PROBLEM REQUIREMENTS ->
Give back the full material, exactly as it reads.

— begin —

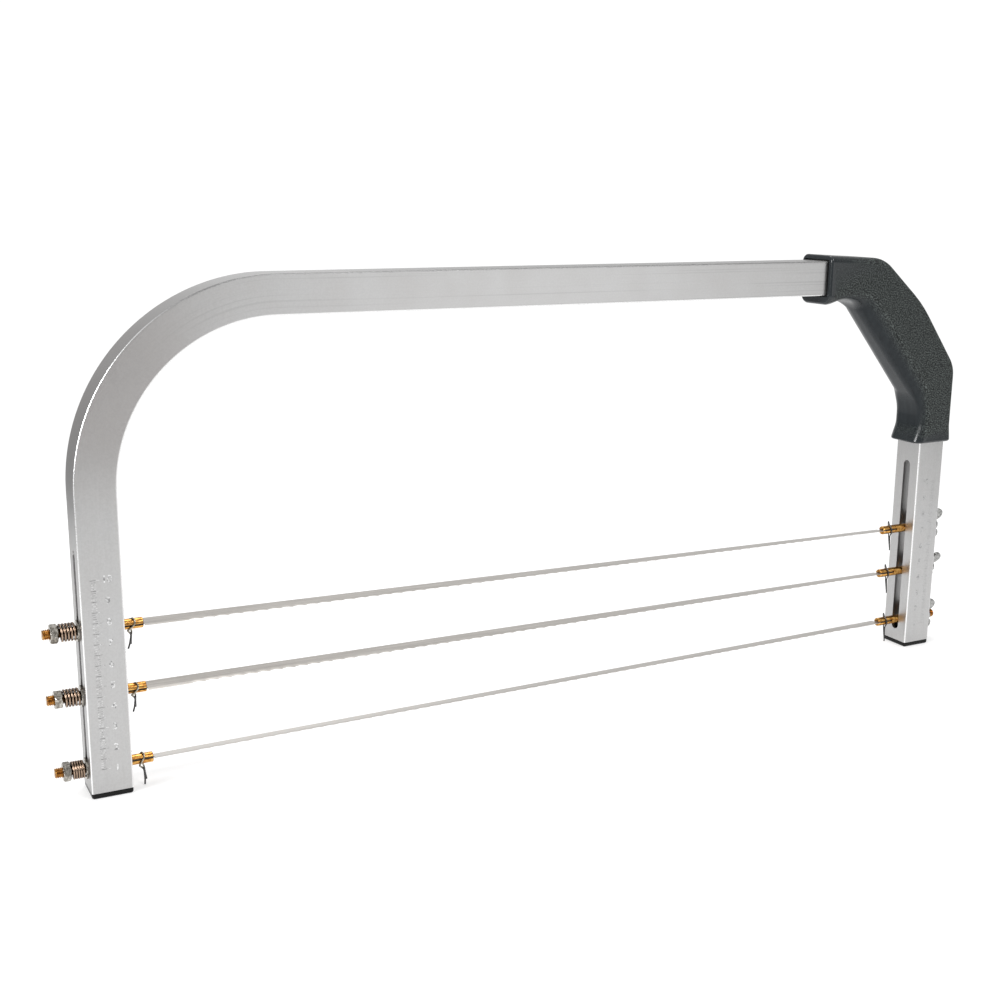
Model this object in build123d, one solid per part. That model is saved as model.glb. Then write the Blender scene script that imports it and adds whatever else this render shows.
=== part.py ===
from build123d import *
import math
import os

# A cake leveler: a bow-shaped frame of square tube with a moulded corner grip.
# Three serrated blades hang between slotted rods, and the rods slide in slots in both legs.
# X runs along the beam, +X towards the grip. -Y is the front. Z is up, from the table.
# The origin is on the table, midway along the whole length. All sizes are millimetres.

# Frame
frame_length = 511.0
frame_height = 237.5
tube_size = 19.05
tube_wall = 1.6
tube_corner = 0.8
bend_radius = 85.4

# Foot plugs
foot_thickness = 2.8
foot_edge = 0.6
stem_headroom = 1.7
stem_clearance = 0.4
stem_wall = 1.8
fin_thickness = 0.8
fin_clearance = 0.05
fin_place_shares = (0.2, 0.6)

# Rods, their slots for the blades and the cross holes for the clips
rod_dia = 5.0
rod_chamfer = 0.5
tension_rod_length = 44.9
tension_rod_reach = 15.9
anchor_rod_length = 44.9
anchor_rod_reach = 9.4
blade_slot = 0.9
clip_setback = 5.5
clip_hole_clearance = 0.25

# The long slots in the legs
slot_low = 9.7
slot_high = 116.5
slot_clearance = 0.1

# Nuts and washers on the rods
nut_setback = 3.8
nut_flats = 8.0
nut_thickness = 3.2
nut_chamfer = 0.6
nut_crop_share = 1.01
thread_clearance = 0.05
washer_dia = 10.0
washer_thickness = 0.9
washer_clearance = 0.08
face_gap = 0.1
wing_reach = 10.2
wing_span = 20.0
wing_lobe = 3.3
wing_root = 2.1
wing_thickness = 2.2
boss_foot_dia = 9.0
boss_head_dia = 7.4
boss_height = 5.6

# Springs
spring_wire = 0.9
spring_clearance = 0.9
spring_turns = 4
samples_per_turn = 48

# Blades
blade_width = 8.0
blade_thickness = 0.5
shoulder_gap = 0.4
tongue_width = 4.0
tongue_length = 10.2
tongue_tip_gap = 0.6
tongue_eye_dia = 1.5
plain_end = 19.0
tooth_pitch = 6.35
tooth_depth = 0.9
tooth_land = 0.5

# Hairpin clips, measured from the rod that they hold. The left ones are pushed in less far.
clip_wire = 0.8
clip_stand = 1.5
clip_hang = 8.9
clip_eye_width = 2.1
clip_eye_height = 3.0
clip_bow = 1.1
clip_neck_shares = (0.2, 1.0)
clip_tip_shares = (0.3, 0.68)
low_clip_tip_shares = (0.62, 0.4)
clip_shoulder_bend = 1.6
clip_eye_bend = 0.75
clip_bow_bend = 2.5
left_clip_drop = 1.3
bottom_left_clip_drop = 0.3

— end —

RESULT OF THE TASK ->
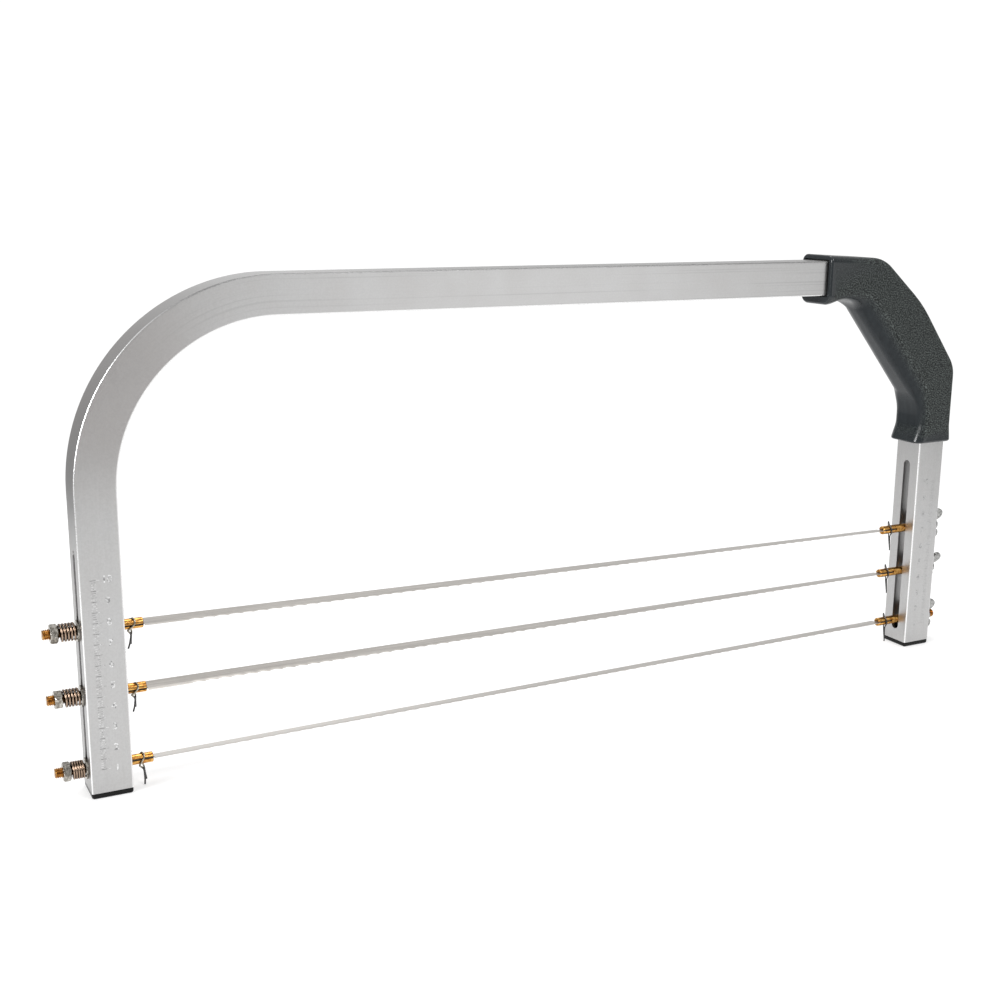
Model this object in build123d, one solid per part. That model is saved as model.glb. Then write the Blender scene script that imports it and adds whatever else this render shows.
=== part.py ===
from build123d import *
import math
import os

# A cake leveler: a bow-shaped frame of square tube with a moulded corner grip.
# Three serrated blades hang between slotted rods, and the rods slide in slots in both legs.
# X runs along the beam, +X towards the grip. -Y is the front. Z is up, from the table.
# The origin is on the table, midway along the whole length. All sizes are millimetres.

# Frame
frame_length = 511.0
frame_height = 237.5
tube_size = 19.05
tube_wall = 1.6
tube_corner = 0.8
bend_radius = 85.4

# Foot plugs
foot_thickness = 2.8
foot_edge = 0.6
stem_headroom = 1.7
stem_clearance = 0.4
stem_wall = 1.8
fin_thickness = 0.8
fin_clearance = 0.05
fin_place_shares = (0.2, 0.6)

# Rods, their slots for the blades and the cross holes for the clips
rod_dia = 5.0
rod_chamfer = 0.5
tension_rod_length = 44.9
tension_rod_reach = 15.9
anchor_rod_length = 44.9
anchor_rod_reach = 9.4
blade_slot = 0.9
clip_setback = 5.5
clip_hole_clearance = 0.25

# The long slots in the legs
slot_low = 9.7
slot_high = 116.5
slot_clearance = 0.1

# Nuts and washers on the rods
nut_setback = 3.8
nut_flats = 8.0
nut_thickness = 3.2
nut_chamfer = 0.6
nut_crop_share = 1.01
thread_clearance = 0.05
washer_dia = 10.0
washer_thickness = 0.9
washer_clearance = 0.08
face_gap = 0.1
wing_reach = 10.2
wing_span = 20.0
wing_lobe = 3.3
wing_root = 2.1
wing_thickness = 2.2
boss_foot_dia = 9.0
boss_head_dia = 7.4
boss_height = 5.6

# Springs
spring_wire = 0.9
spring_clearance = 0.9
spring_turns = 4
samples_per_turn = 48

# Blades
blade_width = 8.0
blade_thickness = 0.5
shoulder_gap = 0.4
tongue_width = 4.0
tongue_length = 10.2
tongue_tip_gap = 0.6
tongue_eye_dia = 1.5
plain_end = 19.0
tooth_pitch = 6.35
tooth_depth = 0.9
tooth_land = 0.5

# Hairpin clips, measured from the rod that they hold. The left ones are pushed in less far.
clip_wire = 0.8
clip_stand = 1.5
clip_hang = 8.9
clip_eye_width = 2.1
clip_eye_height = 3.0
clip_bow = 1.1
clip_neck_shares = (0.2, 1.0)
clip_tip_shares = (0.3, 0.68)
low_clip_tip_shares = (0.62, 0.4)
clip_shoulder_bend = 1.6
clip_eye_bend = 0.75
clip_bow_bend = 2.5
left_clip_drop = 1.3
bottom_left_clip_drop = 0.3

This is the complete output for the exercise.